Under California law, the Plaintiffs must show in what manner they can amend their complaint and how that amendment will change the legal effect of their pleading. Goodman v. Kennedy (1976) 18 Cal.3d 335, 349. The Plaintiffs cite this legal authority on page 10 of their opposition papers. However, they do not then follow this legal authority by presenting the means by which they can amend their pleading in order to satisfy the tender rule. At the hearing, if the Plaintiffs cannot demonstrate that they can tender the amount owed, then they cannot plead an essential element of their causes of action and the Court will not grant leave to amend.
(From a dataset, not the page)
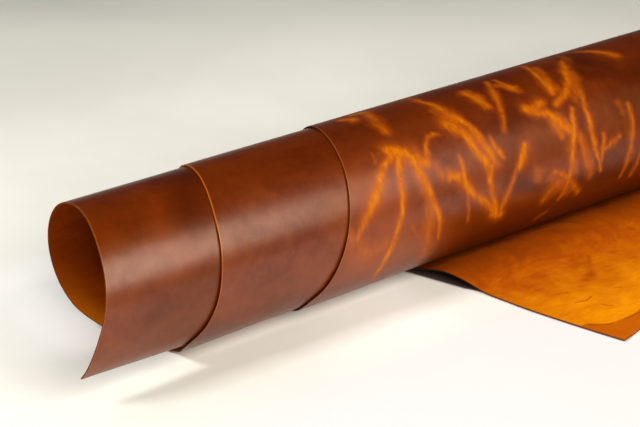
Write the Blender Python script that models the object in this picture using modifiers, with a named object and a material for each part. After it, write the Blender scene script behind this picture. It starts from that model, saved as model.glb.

Further, the Court does not grant leave to amend the seventh cause of action for violation of Civil Code section 2923.6 because section 2923.6 does not impose an affirmative duty on the Defendant to modify any loan. See Mabry v. Superior Court (2010) 185 Cal. App. 4th 208, 222 (finding that section 2923.6 “merely expresses the hope that lenders will offer loan modifications on certain terms). Accordingly, the Plaintiffs cannot plead a claim for violation of section 2923.6 because the Defendant’s alleged failure to provide a loan modification cannot violate the statute.
In addition, the Court does not grant leave to amend the ninth cause of action for an accounting because the Plaintiffs do not identify a balance due from the Defendants to the Plaintiffs. In order to plead a claim for an accounting, the Plaintiffs must that the Defendants caused losses and are liable to the Plaintiffs and that the true amounts of losses owed to the Plaintiffs cannot be ascertained without an accounting. Kritzer v. Lancaster (1950) 96 Cal. App. 2d 1, 6 to 7. Here, there are no allegations that the Defendants owe money to the Plaintiffs. Instead, this case arises because the Plaintiffs owe money to the Defendants and their house was sold because they did not make the required payments. Accordingly, no cause of action for accounting can be pleaded against the Defendants because they do not owe money to the Plaintiffs.
Finally, in light of the recommended ruling, the Court takes the motion to strike off calendar.